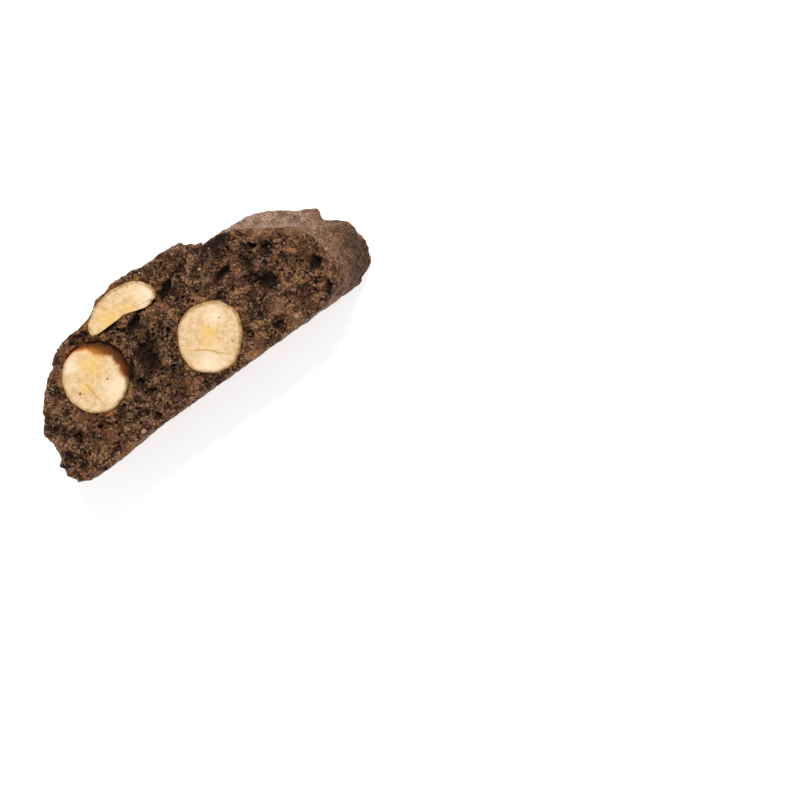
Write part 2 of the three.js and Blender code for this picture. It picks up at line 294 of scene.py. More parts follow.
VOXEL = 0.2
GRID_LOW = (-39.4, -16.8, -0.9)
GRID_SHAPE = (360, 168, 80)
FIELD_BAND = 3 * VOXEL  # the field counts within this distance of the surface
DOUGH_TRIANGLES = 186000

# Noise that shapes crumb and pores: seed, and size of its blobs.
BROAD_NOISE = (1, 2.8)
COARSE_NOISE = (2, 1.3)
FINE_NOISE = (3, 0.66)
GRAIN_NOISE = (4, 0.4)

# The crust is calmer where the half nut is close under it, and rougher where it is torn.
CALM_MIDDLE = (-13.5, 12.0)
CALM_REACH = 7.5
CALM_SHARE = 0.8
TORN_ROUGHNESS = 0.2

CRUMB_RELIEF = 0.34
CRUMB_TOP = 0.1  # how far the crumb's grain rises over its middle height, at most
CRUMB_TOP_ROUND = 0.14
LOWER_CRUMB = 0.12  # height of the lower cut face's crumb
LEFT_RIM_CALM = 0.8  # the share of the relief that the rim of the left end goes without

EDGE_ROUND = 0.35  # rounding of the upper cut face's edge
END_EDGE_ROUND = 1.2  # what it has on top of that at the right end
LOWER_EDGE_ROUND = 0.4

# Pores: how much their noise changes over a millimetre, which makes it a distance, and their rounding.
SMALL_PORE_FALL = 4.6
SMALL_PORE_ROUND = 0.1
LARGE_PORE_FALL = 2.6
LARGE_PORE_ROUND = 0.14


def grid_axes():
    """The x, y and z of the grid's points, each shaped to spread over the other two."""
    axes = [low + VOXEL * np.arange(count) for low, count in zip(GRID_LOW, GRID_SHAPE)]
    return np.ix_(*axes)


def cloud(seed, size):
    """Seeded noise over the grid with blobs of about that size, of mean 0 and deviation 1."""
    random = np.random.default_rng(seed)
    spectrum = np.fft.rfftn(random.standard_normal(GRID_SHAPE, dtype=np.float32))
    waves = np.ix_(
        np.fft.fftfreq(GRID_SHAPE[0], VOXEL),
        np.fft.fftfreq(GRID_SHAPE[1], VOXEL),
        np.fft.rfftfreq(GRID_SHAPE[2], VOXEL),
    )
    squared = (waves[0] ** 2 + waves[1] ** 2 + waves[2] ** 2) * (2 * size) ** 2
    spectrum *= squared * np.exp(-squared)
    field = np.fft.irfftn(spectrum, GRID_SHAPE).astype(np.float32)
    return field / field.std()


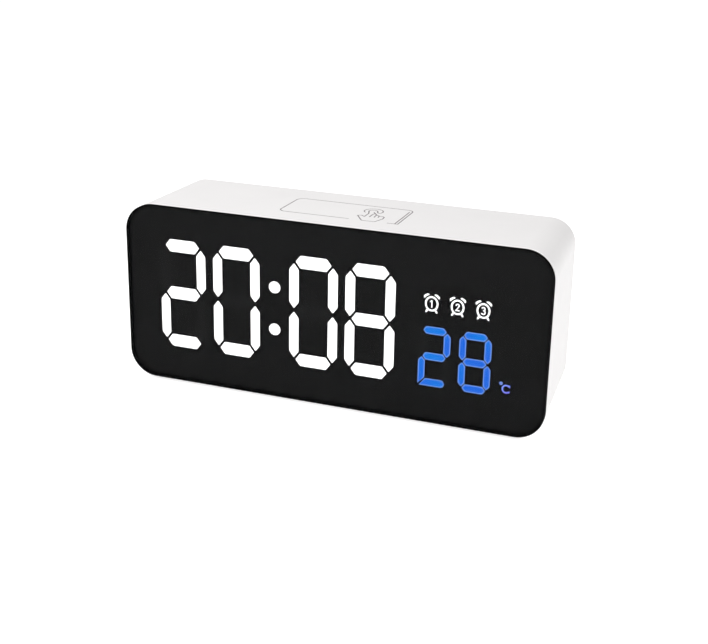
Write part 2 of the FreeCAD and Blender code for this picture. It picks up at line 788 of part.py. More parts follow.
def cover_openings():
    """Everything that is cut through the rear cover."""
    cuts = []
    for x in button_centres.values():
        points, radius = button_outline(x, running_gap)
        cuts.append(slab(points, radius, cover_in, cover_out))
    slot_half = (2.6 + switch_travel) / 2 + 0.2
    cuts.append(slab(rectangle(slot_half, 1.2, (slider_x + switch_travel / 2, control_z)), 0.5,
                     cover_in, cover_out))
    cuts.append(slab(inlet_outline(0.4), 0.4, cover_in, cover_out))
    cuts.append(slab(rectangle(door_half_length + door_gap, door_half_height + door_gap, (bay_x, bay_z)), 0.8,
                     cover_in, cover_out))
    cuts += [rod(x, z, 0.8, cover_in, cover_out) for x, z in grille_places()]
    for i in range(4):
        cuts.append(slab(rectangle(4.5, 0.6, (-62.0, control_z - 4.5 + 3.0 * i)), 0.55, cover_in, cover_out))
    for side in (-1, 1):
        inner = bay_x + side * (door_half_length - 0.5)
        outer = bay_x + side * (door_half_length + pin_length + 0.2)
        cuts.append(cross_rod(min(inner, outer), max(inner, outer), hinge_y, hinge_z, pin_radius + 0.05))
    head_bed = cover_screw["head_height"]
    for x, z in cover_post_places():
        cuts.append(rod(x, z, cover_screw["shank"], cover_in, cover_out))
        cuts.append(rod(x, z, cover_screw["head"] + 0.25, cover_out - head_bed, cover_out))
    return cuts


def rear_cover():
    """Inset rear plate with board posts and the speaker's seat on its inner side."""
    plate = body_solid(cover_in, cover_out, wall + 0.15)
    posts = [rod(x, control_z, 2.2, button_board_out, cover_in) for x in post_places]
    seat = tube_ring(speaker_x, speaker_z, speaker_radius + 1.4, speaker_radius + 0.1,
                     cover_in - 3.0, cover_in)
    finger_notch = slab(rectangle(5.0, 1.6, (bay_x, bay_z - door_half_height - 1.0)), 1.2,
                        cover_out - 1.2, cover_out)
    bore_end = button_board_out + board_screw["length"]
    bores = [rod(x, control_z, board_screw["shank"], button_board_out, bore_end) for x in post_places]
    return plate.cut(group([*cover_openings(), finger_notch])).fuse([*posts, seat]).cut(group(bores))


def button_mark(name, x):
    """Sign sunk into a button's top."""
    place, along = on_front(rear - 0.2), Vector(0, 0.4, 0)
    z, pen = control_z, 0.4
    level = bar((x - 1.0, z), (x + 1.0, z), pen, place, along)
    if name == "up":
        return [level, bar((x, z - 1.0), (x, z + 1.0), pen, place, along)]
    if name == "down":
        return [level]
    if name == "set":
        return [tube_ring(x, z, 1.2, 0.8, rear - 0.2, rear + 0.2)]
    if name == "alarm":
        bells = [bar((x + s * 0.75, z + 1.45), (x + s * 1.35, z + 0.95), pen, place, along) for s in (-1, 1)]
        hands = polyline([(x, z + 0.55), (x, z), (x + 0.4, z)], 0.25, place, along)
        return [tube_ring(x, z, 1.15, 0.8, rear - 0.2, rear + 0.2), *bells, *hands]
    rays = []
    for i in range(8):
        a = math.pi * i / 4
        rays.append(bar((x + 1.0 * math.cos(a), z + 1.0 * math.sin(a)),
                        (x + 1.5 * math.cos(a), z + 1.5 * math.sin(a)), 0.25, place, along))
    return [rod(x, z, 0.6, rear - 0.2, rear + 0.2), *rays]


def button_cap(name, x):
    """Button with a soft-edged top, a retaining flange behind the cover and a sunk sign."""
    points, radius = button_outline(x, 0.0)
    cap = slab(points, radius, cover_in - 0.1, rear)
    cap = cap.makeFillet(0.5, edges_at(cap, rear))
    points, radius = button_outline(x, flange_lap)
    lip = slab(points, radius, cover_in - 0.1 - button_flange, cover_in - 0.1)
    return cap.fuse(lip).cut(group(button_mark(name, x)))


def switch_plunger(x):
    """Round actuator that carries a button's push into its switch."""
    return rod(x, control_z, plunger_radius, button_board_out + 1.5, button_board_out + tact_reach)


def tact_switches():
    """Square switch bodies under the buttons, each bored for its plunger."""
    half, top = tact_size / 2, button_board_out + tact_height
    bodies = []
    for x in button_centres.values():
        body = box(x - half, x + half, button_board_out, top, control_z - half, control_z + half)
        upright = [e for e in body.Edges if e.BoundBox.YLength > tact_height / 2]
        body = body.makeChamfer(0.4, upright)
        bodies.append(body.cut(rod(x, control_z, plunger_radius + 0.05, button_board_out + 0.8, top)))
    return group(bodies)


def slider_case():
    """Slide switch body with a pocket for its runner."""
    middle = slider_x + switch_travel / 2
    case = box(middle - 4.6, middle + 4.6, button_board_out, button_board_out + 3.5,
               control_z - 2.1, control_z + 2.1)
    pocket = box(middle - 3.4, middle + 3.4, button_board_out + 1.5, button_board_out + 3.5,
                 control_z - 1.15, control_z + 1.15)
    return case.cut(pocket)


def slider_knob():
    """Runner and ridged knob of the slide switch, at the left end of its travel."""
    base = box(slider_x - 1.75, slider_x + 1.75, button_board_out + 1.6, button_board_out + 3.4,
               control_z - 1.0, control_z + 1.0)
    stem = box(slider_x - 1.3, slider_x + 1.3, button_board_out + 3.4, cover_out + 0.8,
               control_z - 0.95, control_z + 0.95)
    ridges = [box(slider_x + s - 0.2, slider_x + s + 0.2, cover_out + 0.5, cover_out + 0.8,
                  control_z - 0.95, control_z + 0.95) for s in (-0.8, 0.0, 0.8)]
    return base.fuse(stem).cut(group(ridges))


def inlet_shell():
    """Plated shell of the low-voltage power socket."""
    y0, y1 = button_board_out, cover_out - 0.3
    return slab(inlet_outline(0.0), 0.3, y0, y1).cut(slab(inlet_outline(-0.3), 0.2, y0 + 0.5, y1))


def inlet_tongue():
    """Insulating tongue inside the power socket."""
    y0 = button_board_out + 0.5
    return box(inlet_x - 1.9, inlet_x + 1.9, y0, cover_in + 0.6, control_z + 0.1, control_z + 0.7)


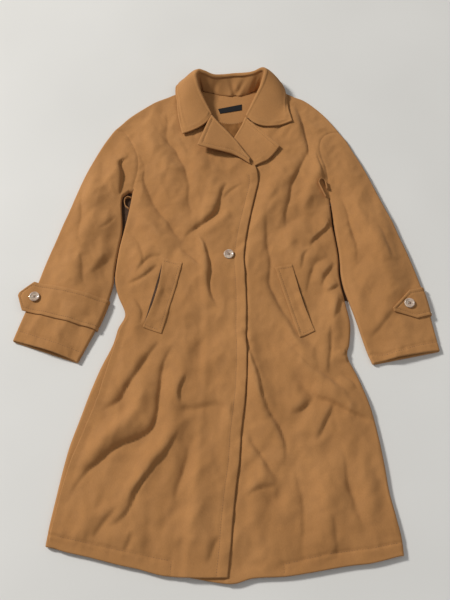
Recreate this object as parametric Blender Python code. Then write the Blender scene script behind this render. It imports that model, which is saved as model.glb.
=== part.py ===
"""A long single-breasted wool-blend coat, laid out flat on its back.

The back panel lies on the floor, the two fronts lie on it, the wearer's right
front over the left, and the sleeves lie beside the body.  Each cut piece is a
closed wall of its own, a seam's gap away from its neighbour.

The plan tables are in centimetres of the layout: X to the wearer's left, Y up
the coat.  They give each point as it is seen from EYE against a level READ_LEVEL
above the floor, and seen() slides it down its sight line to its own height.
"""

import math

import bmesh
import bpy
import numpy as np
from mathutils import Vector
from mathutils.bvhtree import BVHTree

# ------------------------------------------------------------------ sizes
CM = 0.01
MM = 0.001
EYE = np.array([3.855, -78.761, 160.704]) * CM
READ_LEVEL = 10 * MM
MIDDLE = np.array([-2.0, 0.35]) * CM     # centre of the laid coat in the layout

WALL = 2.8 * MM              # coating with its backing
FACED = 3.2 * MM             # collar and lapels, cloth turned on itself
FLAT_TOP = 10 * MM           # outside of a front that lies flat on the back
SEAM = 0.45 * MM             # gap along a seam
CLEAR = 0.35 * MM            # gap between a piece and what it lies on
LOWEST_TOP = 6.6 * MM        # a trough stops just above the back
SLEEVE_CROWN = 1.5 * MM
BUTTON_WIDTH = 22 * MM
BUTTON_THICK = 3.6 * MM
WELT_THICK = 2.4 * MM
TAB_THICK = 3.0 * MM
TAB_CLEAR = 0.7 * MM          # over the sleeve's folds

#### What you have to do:
Copy each line above that contains the string "picture".

#### Exercise answer:
Write part 2 of the three.js and Blender code for this picture. It picks up at line 294 of scene.py. More parts follow.
Write part 2 of the FreeCAD and Blender code for this picture. It picks up at line 788 of part.py. More parts follow.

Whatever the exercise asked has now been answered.